Il dirigente dell’Ufficio scolastico territoriale Giuseppe Carcano ha espresso l’auspicio che in futuro si possa dedicare una scuola di Varese a Calogero Marrone. A seguire il saluto dell’Istituto Studi e Ricerca Calogero Marrone e di Anpi provinciale Varese. Quindi il momento più atteso: la consegna della medaglia d’oro. Presenti alcuni discendenti di Marrone, tra cui il nipote Fulvio. «Speriamo che sia di monito per le nuove generazioni visto che oggi sta prevalendo di nuovo il qualunquismo e l’indifferenza». Poi gli interventi degli storici, tra cui Franco Giannantoni, che con le sue ricerche ha reso nota la vicenda di Marrone, e degli studenti delle scuole varesine.

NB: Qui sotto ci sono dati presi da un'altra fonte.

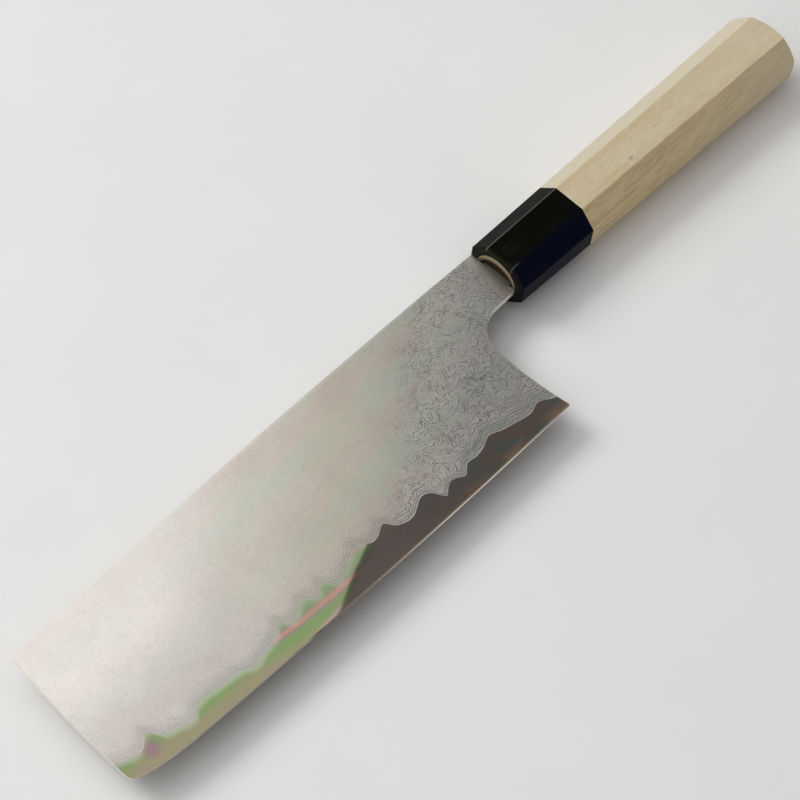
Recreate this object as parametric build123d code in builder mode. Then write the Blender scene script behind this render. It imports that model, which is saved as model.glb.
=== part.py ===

Foto di gruppo dopo la consegna: autorità, familiari e lo storico Giannantoni

La storia di Marrone

Calogero Marrone, secondo di dieci figli di una famiglia della media borghesia siciliana, maturità classica, fu un antifascista della prima ora e subì il carcere per il rifiuto di iscriversi al Partito Fascista. Scontata la pena, nel 1931 emigrò a Varese per lavorare presso il Comune, a seguito della vincita di un concorso come “applicato”, diventando poi capo dell’Ufficio Anagrafe.
II 25 luglio 1943, alla caduta del fascismo, Marrone era apparso in pubblico col giornalista Mino Tenaglia, prendendo la parola dal Palazzo dei Fasci e delle Corporazioni in piazza Monte Grappa. Tra la folla vi erano cittadini, operai giunti in centro città dai quartieri operai di Valle Olona, Belforte e Masnago, a reclamare l’unità del Paese, liberato dall’oppressione fascista. Si legò al Partito d’Azione di Camillo Lucchina, futuro presidente del CLN (Comitato di Liberazione Nazionale) di Varese e Alfredo Brusa Pasqué, patriota ed organizzatore delle fughe in Svizzera di ebrei, renitenti alla leva della RSI, politici ricercati dalle polizie di Mussolini.
Marrone era collegato anche alla cellula cattolica dell’ingegner Andrea Pedoia e alla rete di soccorso antifascista “OSCAR” di don Natale Motta e don Franco Rimoldi. Con Antonio De Bortoli, artigiano mobiliere, Marrone organizzò il trasporto di armi e derrate alimentari al Gruppo Militare Cinque Giornate Monte di San Martino del colonnello Carlo Croce (antifascisti, soldati italiani e giovani fuggiti alla leva nell’esercito repubblichino) formatosi dopo l’8 settembre 1943, (armistizio dell’Italia con le potenze alleate e inizio della occupazione tedesca unita ai repubblichini fascisti), gruppo di cui venne riconosciuto “partigiano effettivo” dalla apposita Commissione.
Nel suo ruolo di capo dell’Ufficio Anagrafe, si prodigò per rilasciare falsi documenti di identità a ebrei e antifascisti, garantendo loro una via di salvezza dalla persecuzione nazi- fascista. Tradito e sospeso dal servizio, rifiutò di nascondersi per evitare ritorsioni alla famiglia. II 7 gennaio 1944, fu arrestato, rinchiuso nel carcere di Varese e torturato, ma non coinvolse mai altre persone. Internato nel campo di sterminio nazista di Dachau, vi mori il 15 febbraio 1945.